Strategie I: Günstigerer Abo-Tarif mit Werbung
Als Reaktion auf die schwachen Zahlen äusserte das Netflix-Management Pläne, wonach der Streaminganbieter mit einer neuen Werbungsversion liebäugelt. Diese Version, die in ein bis zwei Jahren online gehen soll, werde günstiger sein als der Standardtarif, die geringeren Abo-Einnahmen würden wiederum durch Werbeeinnahmen ausgeglichen, wie "Moviepilot" berichtet. Die damit verbundene Hoffnung liegt in einer steigenden Nutzerzahl aufgrund einer geringeren Einstiegsbarriere. Wie "The Motley Fool" hervorhebt, ist jedoch fraglich, ob die Werbung dazu imstande sein würde, die geringeren Beitragsgebühren vollständig auszugleichen oder gar zu überkompensieren. Eine wichtige Kennziffer für die Beantwortung dieser Frage sind die durchschnittlichen Nutzungszeiten der werbefinanzierten Abonnements.
Eine weitere Gefahr liegt in einer potenziellen Kannibalisierung: Viele bislang vollzahlende Kunden könnten sich für die günstigere Werbeversion entscheiden. Dies würde zwar aller Voraussicht nach die Nutzerzahlen wachsen lassen - allerdings ist dann fraglich, ob sich dies positiv auf die Monetarisierung, die Umsätze und die Gewinne auswirkt.

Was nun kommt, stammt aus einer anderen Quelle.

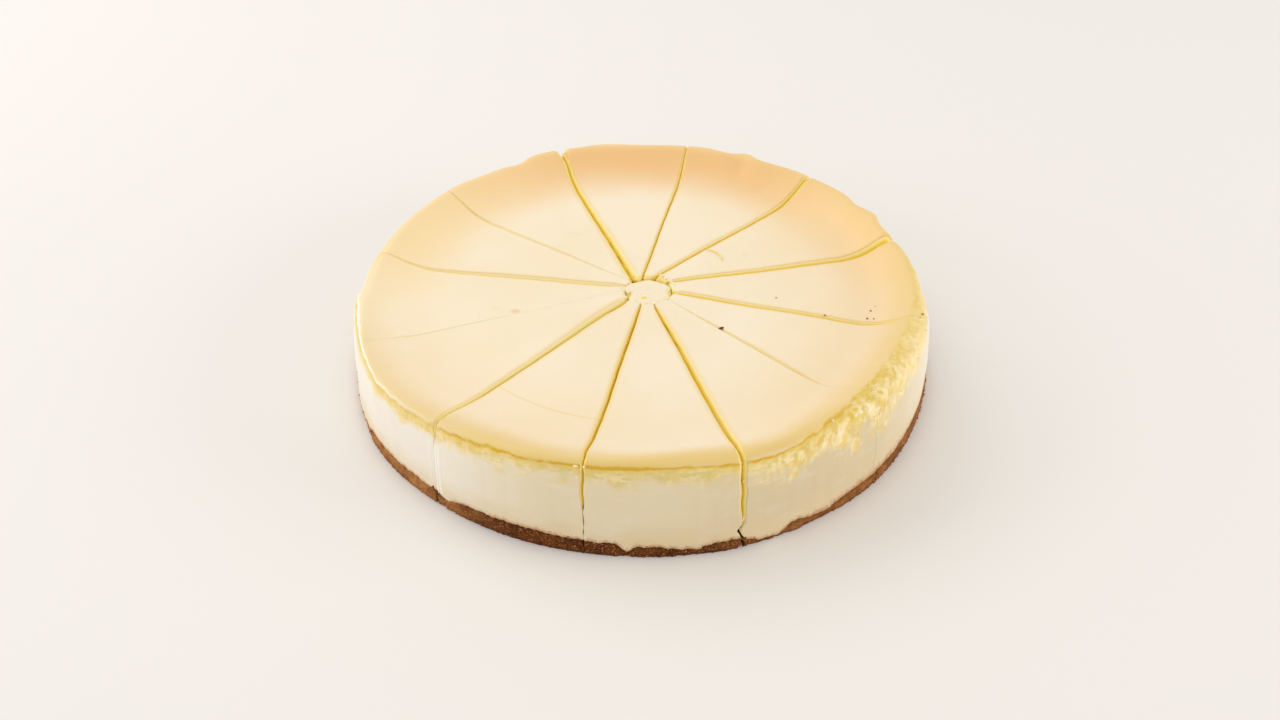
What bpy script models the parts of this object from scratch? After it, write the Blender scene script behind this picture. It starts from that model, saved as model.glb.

Zusammenfassend birgt die Einführung eines günstigeren Werbetarifs sicherlich einige Chancen, doch etwaige Gefahren dürfen vom Netflix-Management nicht übersehen und müssen - wenn möglich - abgemildert werden.
Strategie II: Eindämmung des Account-Sharings
Neben dem werbefinanzierten günstigeren Tarif könnte Netflix auch mittels einer zweiten Massnahme einen Wiederanstieg der Nutzerzahlen herbeiführen: mit der Eindämmung oder gar Unterbindung des Account-Sharings. Tatsächlich liegt der Anteil an Passwort-Mitnutzern nach eigenen Netflix-Aussagen bei ungefähr 100 Millionen Personen. Bislang ging Netflix immer sehr grosszügig mit diesen Trittbrettfahrern um, eine starke Kundenbindung und eine hohe Beliebtheit waren dem US-Konzern in der Vergangenheit wichtiger. Ausserdem wuchs der Streaming-Riese auch ohne das Anzapfen dieses per se grossen Potenzials.

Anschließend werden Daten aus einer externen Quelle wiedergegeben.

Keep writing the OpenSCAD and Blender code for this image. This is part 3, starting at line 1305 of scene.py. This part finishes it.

Dies könnte sich angesichts der enttäuschenden letzten Monate aber nun ändern. Offenbar erwägt Netflix verschiedene Lösungen, wie man diese Schattenreserven monetarisieren kann. Eine Möglichkeit liegt in der Einholung von Zusatzgebühren, die bei einem mehrfachen Benutzen eines Accounts anfallen würden. Dies würde sich zwar nicht in einer erhöhten Nutzeranzahl widerspiegeln, aber die durchschnittlichen Einnahmen pro Account steigern. Eine alternative, deutlich striktere Strategie läge in der Unterbindung des Account-Sharings durch die Illegalisierung einer Mehrfachnutzung. Das Problem hierbei: Es ist unklar, ob die zuvor passiven Nutzer nun selbst ein Netflix-Abonnement abschliessen. Vielmehr besteht das Risiko, dass man auch bislang zahlende Nutzer dadurch verprellt; im Endeffekt könnte Netflix der grosse Verlierer einer solchen Illegalisierung der Mehrfachnutzung sein.

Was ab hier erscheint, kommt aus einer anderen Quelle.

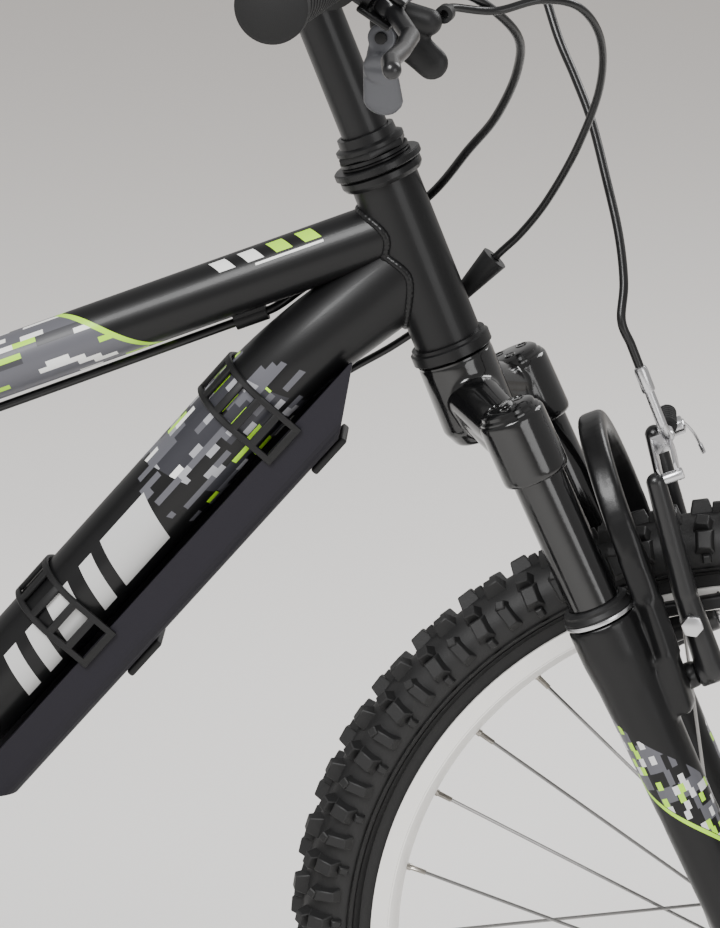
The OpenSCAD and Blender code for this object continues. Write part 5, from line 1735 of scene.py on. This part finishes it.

Auch diese zweite Strategie besitzt folglich beileibe nicht nur einige potenzielle Vorteile, sondern könnte im schlimmsten Fall die Krise von Netflix sogar weiter eskalieren lassen. Nur eine Einsicht kann als gesichert gelten: Ein "weiter so" dürfte fatale Folgen für Netflix haben, sofern der Streaminganbieter weiterhin als Growth-Story betrachtet werden will.